## Prompt
Your answer must consist solely of the number of lines that contain the word "this".

## Given material
▼

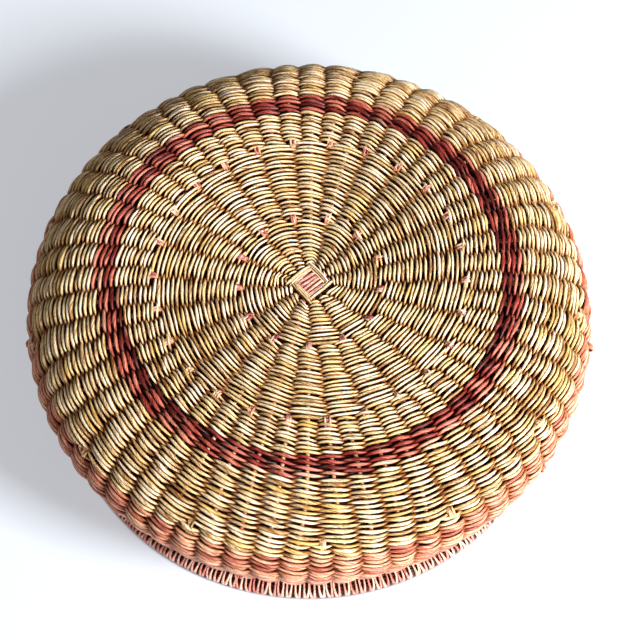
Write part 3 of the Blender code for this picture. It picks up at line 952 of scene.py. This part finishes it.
# Stitches of the rim: closed loops on a superellipse round the rim's section, flat on the floor, two strands
# a stitch that come together at the foot and lean as they go down.
def addRimStitches():
    draws = np.random.default_rng(rim["seed"])
    perColumn = rim["stitchesPerStake"]
    columns = stakePlan["groups"] * stakePlan["slots"]
    stitch = np.arange(columns * perColumn)
    column, place = np.divmod(stitch, perColumn)
    share = rim["firstShare"] + (1 - 2 * rim["firstShare"]) * place / (perColumn - 1)
    low, high = stakeTurn(column, stakeFoot), stakeTurn(column + 1, stakeFoot)
    turn = low + (high - low) * share
    angle = evenAngles(rim["steps"]) + np.pi / 2
    loopHalfWidth = rim["width"] / 2 - rim["halfThickness"]
    loopHalfHeight = rim["height"] / 2 - rim["halfThickness"] - rim["clearOfFloor"]
    power = 2 / rim["power"]
    sectionRadius = rimMiddle - loopHalfWidth * np.sign(np.cos(angle)) * np.abs(np.cos(angle))**power
    sectionHeight = rim["height"] / 2 + loopHalfHeight * np.sign(np.sin(angle)) * np.abs(np.sin(angle))**power
    down = (1 - np.sin(angle)) / 2
    close = np.clip((down - rim["closeFrom"]) / (rim["closeTo"] - rim["closeFrom"]), 0, 1)
    lean = draws.uniform(*rim["lean"], (len(stitch), 1))
    paths = []
    for strand in (-1, 1):
        wobble = draws.uniform(-rim["wobble"], rim["wobble"], (len(stitch), 1))
        beside = strand * (rim["spread"] + (rim["gather"] - rim["spread"]) * close) + lean * (down - 0.5)
        swing = turn[:, None] + (beside + wobble) / sectionRadius
        radius = sectionRadius[None] * (1 + draws.uniform(*rim["uneven"], (len(stitch), 1)))
        height = np.broadcast_to(sectionHeight, radius.shape)
        paths.append(np.stack((radius * np.cos(swing), radius * np.sin(swing), height), axis=-1))
    path = np.concatenate(paths)
    middle = np.stack((np.cos(turn), np.sin(turn), 0 * turn), axis=-1) * rimMiddle
    middle[:, 2] = rim["height"] / 2
    guide = path - np.concatenate((middle, middle))[:, None]
    halfWidth = rim["topHalfWidth"] + (rim["footHalfWidth"] - rim["topHalfWidth"]) * close
    places = carryRound(path, guide, halfWidth, rim["halfThickness"], rim["sides"], closed=True)
    along = np.broadcast_to(np.arange(rim["steps"]) * rim["fibreStep"], path.shape[:2])
    along = along + np.arange(len(path))[:, None] * rim["fibreStart"]
    tone = draws.uniform(*rim["tone"], len(path))[:, None, None]
    cream = draws.uniform(*rim["cream"], (len(path), 1)) - rim["creamLoss"] * down
    # one side of each strand gets more cream, a painted highlight; painted light darkens the other side
    cream = np.clip(cream[..., None] + rim["paintedCreamHighlight"] * np.cos(evenAngles(rim["sides"])), 0, 1)
    tint = tintOf(places, tone, cream, paintedSideLight(rim["sides"], **rim["light"]))
    count = addPiece("rim_stitches", places, along, stakes["twist"], tint, "rimStraw", "pink_straw",
                     "rim_whipping", closed=True)
    print("rim_stitches", count, "triangles")


addRimCore()
addRimStitches()

floorLook = {
    "size": 3.0,
    "colour": (0.76, 0.83, 0.95),
    # painted shadow: the floor's colour under the basket
    "paintedShadowUnderBasket": (0.10, 0.07, 0.05),
    "roughness": 0.6,
    "specular": 0.2,
    "glow": (0.83, 0.86, 0.92),
    "glowShare": 0.5,  # how much of the floor's look is its own pale colour
    "paintedShadowInset": 0.0016,  # inside the rim's outer edge by this much, the floor is painted dark, a painted shadow of the basket
}


# The floor is a flat square that the basket stands on, painted dark under the basket as a painted shadow.
# Round the basket the camera sees half of its own pale colour and half of what the lamps and the basket's
# shadow make of it.
def addFloor():
    half = floorLook["size"] / 2
    corners = [(-half, -half, 0), (half, -half, 0), (half, half, 0), (-half, half, 0)]
    mesh = bpy.data.meshes.new("floor")
    mesh.from_pydata(corners, [], [(0, 1, 2, 3)])
    material = bpy.data.materials.new("paleFloor")
    material.use_nodes = True
    tree = material.node_tree
    shader = tree.nodes["Principled BSDF"]
    shader.inputs["Roughness"].default_value = floorLook["roughness"]
    shader.inputs["Specular IOR Level"].default_value = floorLook["specular"]
    place = addNode(tree, "ShaderNodeTexCoord").outputs["Object"]
    radius = addNode(tree, "ShaderNodeVectorMath", {"operation": "LENGTH"}, {0: place}).outputs["Value"]
    # painted shadow: the floor turns dark inside the rim
    edge = {"From Min": rim["outer"] - floorLook["paintedShadowInset"], "From Max": rim["outer"]}
    colours = ((*floorLook["paintedShadowUnderBasket"], 1), (*floorLook["colour"], 1))
    feed(tree, shader.inputs["Base Color"], mixColours(tree, mapRange(tree, radius, edge), *colours))
    toCamera = addNode(tree, "ShaderNodeLightPath").outputs["Is Camera Ray"]
    share = mapRange(tree, radius, {**edge, "To Max": floorLook["glowShare"]})
    seen = addMath(tree, "MULTIPLY", share, toCamera)
    glow = addNode(tree, "ShaderNodeEmission", None, {"Color": (*floorLook["glow"], 1), "Strength": 1.0})
    pale = mixShaders(tree, seen, shader.outputs["BSDF"], glow.outputs["Emission"])
    # seen from below, the floor is clear, so that the inside of the basket can be looked into
    faces = addNode(tree, "ShaderNodeNewGeometry").outputs["Backfacing"]
    clear = addNode(tree, "ShaderNodeBsdfTransparent").outputs["BSDF"]
    feed(tree, tree.nodes["Material Output"].inputs["Surface"], mixShaders(tree, faces, pale, clear))
    mesh.materials.append(material)
    floor = addObject("floor", mesh)


# Square lamps, which look at the middle of the floor
lamps = {
    "keyLamp": {"place": (1.06, -0.72, 0.97), "size": 0.42, "power": 58.0, "colour": (1.0, 1.0, 0.97)},
    "fillLamp": {"place": (0.35, -1.70, 0.60), "size": 1.0, "power": 5.0, "colour": (1.0, 0.97, 0.93)},
}


def addLamps():
    for name, look in lamps.items():
        lamp = bpy.data.lights.new(name, "AREA")
        lamp.size = look["size"]
        lamp.energy = look["power"]
        lamp.color = look["colour"]
        addObject(name, lamp, look["place"], (-Vector(look["place"])).to_track_quat("-Z", "Y").to_euler())


view = {
    "elevation": 63.0,
    "distance": 1.2,
    "focal": 130.9,
    "roll": 1.3,
    "aimRight": 0.00560,
    "aimDown": 0.02248,
}


# The camera stands the photograph's distance away at its elevation, and aims a little past the middle.
def addCamera():
    lift = math.radians(view["elevation"])
    back = Vector((0, -math.cos(lift), math.sin(lift)))
    upwards = Vector((0, math.sin(lift), math.cos(lift)))
    middle = Vector((0, 0, form["height"]))
    place = middle + back * view["distance"]
    aim = middle + Vector((view["aimRight"], 0, 0)) - upwards * view["aimDown"]
    camera = bpy.data.cameras.new("camera")
    camera.lens = view["focal"]
    roll = Matrix.Rotation(math.radians(view["roll"]), 3, "Z")
    turn = ((aim - place).to_track_quat("-Z", "Y").to_matrix() @ roll).to_euler()
    bpy.context.scene.camera = addObject("camera", camera, place, turn)


room = {
    "light": (1.0, 0.92, 0.84),
    "strength": 0.26,
    "backdrop": (0.86, 0.88, 0.93),
}


# The world lights the basket evenly, and the camera sees it as a pale backdrop past the floor's edge.
def lightTheWorld():
    world = bpy.data.worlds.new("paleRoom")
    world.use_nodes = True
    tree = world.node_tree
    light = tree.nodes["Background"]
    light.inputs["Color"].default_value = (*room["light"], 1)
    light.inputs["Strength"].default_value = room["strength"]
    backdrop = addNode(tree, "ShaderNodeBackground", None, {"Color": (*room["backdrop"], 1), "Strength": 1.0})
    toCamera = addNode(tree, "ShaderNodeLightPath").outputs["Is Camera Ray"]
    seen = mixShaders(tree, toCamera, light.outputs["Background"], backdrop.outputs["Background"])
    feed(tree, tree.nodes["World Output"].inputs["Surface"], seen)
    bpy.context.scene.world = world
    bpy.context.scene.view_settings.view_transform = "Standard"


addFloor()
addLamps()
addCamera()
lightTheWorld()
print("floor, lamps and camera set")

▲

## Solution
2